Rabbi Azriel Hauptman
Family feuds and estrangement are by their very nature extremely complicated. No two scenarios are alike and there are various factors that can precipitate such a situation. In this article, we will focus on one variable that can play a role and that is when one of the parents has borderline personality disorder.
Borderline personality disorder (BPD) is a disorder characterized by intense emotional dysregulation that significantly affects the way you perceive yourself and others with whom you interact. The symptoms include distorted self-image, emotional instability, unstable intense relationships, and impulsive behaviors. At the core of BPD is a deep feeling of emptiness and a fear of abandonment coupled with an intense fear of closeness to other people. This leads to the individual with BPD fluctuating being idealizing other people or devaluating them. When they feel fear of closeness, they will push people away violently and view them as bad or worthless. When they feel fear of abandonment, they will draw people near to them, idealize them, and exaggerate their positive qualities.
In a family, this can lead to very chaotic relationships. When a parent has BPD, they will sometimes shower their child with intense love and affection, and then on a moment’s notice switch gears and berate their child and call them all types of vile names. The conflicting emotions of fear of abandonment and fear of closeness combined with emotional dysregulation can cause a parent’s feeling towards their child to switch between polar opposites. A child growing up in such an environment will be confused as the message they are receiving is, “I hate you, don’t leave me” (which happens to be the title of a book about BPD).

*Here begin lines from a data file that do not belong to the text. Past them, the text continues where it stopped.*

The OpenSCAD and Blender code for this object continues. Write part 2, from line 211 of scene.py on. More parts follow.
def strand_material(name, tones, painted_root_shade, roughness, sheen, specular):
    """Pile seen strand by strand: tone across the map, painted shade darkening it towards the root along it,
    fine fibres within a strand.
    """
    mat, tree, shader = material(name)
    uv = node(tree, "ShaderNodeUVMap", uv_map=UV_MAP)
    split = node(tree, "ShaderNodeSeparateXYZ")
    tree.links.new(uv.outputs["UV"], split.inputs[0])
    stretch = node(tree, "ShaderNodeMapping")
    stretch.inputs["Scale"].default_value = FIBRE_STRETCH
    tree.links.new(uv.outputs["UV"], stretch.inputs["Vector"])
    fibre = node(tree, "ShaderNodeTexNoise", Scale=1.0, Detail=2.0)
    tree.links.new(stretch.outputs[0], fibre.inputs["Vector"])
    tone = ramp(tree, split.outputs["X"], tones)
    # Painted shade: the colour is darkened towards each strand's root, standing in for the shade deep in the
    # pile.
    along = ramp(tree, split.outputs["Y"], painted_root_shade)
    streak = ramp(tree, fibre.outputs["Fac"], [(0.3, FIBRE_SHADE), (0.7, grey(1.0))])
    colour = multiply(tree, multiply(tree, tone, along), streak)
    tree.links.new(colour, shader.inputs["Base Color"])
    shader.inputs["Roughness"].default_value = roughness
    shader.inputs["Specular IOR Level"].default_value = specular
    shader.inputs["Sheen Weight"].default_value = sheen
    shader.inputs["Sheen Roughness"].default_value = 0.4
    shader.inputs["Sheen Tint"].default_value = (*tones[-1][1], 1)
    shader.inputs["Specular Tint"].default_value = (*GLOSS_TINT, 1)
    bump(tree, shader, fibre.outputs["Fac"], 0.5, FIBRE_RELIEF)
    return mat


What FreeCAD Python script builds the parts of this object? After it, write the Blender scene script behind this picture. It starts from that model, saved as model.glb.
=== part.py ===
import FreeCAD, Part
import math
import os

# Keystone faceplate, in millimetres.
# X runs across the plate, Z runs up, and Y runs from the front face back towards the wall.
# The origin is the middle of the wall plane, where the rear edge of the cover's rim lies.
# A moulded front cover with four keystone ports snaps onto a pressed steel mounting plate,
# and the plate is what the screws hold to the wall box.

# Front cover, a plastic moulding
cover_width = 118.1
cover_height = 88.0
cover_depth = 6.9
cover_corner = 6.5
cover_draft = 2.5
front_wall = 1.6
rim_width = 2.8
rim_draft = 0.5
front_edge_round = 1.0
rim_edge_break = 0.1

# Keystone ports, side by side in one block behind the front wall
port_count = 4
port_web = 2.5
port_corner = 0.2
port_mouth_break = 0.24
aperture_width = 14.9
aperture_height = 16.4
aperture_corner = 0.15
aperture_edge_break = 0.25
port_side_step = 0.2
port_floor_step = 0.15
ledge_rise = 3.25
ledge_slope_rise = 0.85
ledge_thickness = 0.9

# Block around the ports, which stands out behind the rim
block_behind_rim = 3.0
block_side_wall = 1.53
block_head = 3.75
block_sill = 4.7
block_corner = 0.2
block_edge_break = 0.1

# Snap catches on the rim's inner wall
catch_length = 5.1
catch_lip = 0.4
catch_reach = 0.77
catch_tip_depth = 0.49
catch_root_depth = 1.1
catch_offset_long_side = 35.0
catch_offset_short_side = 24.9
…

Another manifestation of this type of emotional reaction is that some people are idealized and some are devaluated. In other words, people are either very good or very bad. This is a defense mechanism that emanates from their fear of abandonment and closeness. Those who seem good need to be held close at all costs and those that seem bad need to be pushed away at all costs.
Sometimes, this can exist within one family. Child A is the golden child and child B is the black sheep. Aunt A we talk to and aunt B we do not talk to, and so on and so forth. Family feuds or estrangement can easily develop from this kind of chaotic atmosphere.
If one is in a situation where one of the individuals that is fueling the family feud might have BPD, it would be advisable to seek the help of a mental health professional who is well versed and trained in BPD. There are strategies, some of them counterintuitive, which can be helpful when navigating the BPD landscape. Additionally, understanding BPD on a deeper level helps you feel compassion and empathy for the individual who is suffering from BPD.
In recent years, the psychology world has made key advances in the treatment of BPD. With the right type of intervention, not only can the individual with BPD feel better, the entire family system can heal.